For which she does …? Since March 1998, nothing. Although she has supposedly been working at home, she was stripped of her duties–but not her pay or her title–shortly after the scandal broke. Tripp has characterized this as a politically motivated “demotion.” It will strike many as a demotion devoutly to be wished.

Monica Lewinsky’s title at the Pentagon was confidential assistant to the assistant secretary for public affairs. Her job was writing press releases, for which she was paid $33,000. Note that Lewinsky got this job as a payoff for being undesirable to a presidential aide, not for being desirable to the president.

Officially, Tripp is the public affairs specialist for a program called the Joint Civilian Orientation Conference, an arguably worthwhile annual propaganda effort that takes 60 civilian “public opinion leaders” on a weeklong tour of military operations. Tripp had primary responsibility for the paperwork involved in the selection process, for making travel and hotel arrangements, as well as for other logistic odds and ends such as the week’s kick-off banquet. According to the New York Times, before Tripp took the job, this position was part-time.

When pressed for more detail, the person now doing Tripp’s job used the word “coordinating” a lot, but that was about it. There is, it turns out, no official description of the job. Writing one is among the tasks Tripp is being paid to perform now.

But there are official descriptions of other GS-15 public affairs specialist positions. For instance, the U.S. Commission on Civil Rights is currently looking for someone to “assist in the reviews and analysis of numerous requests for speeches; to develop, clear, release, and distribute a wide range of information and data concerning the nature and objective of the Commission’s programs; [and to] prepare press releases, fact sheets, etc. and arrange press conferences.” Translation: PR grunt. Salary: $80,658 to $104,851.

To try to get some sort of independent measure of what these jobs are worth, I called Kelly Services, the nationwide temp agency. Without mentioning Tripp or the Pentagon, I described her job there to the woman at Kelly. Oh, she said, that’s high-end secretarial. How much would you have to pay somebody to do a job like that, I asked. Oh, $18 to $25 an hour, she said. That’s $36,000 to $50,000 a year–roughly half of what Tripp is being paid not to do it.

What’s more, there is no evidence of any competitive evaluation of Tripp before she was offered this job. The employee, a problem in one place, was simply moved to another. There’s a name for this personnel technique: It’s called “Pass the Trash.” Federal civilian employees who don’t commit felonies and don’t cuss out their supervisors pretty much have a guaranteed job with guaranteed wages for life. Tripp has spent 26 years in this cocoon, which will enable her to retire on a handsome pension, based on the average of her three highest consecutive years of pay.

Will her job description be done by then? How long could it take? “She’s still working on it,” a Pentagon source tells me. What’s the opposite of stress? Where else could you pull down over $90,000 and live such a deadline-free existence? And have that much free time to gab with your girlfriends?

Not all the time-wasters in the Pentagon are civilians.
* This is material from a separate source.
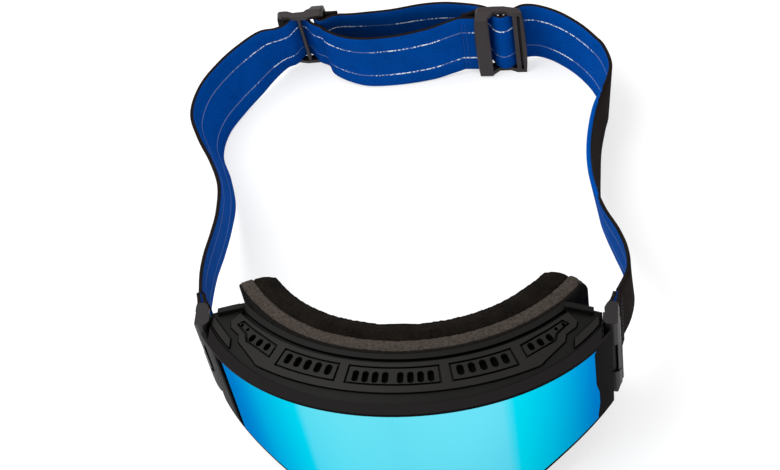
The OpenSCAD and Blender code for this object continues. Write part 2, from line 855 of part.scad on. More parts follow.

There are plenty of dead-end GIs in dead-end jobs, too. But at least most of them did something important earlier in their careers–and probably something dangerous, to boot. And Tripp’s pay and retirement benefits are staggering compared with those of the men and women in those hard jobs now. Most of the folks on duty in the skies over Iraq make about half of what Linda Tripp makes. Indeed, Tripp pulls down more than all but a handful of the U.S. military’s most senior officers. She earns more than a ballistic missile submarine commander and is on a par with aircraft carrier skippers in the Persian Gulf and Army generals ready to lead thousands of troops into combat.

Imagine what Bob Barr and Henry Hyde would say if Monica had got a deal like that.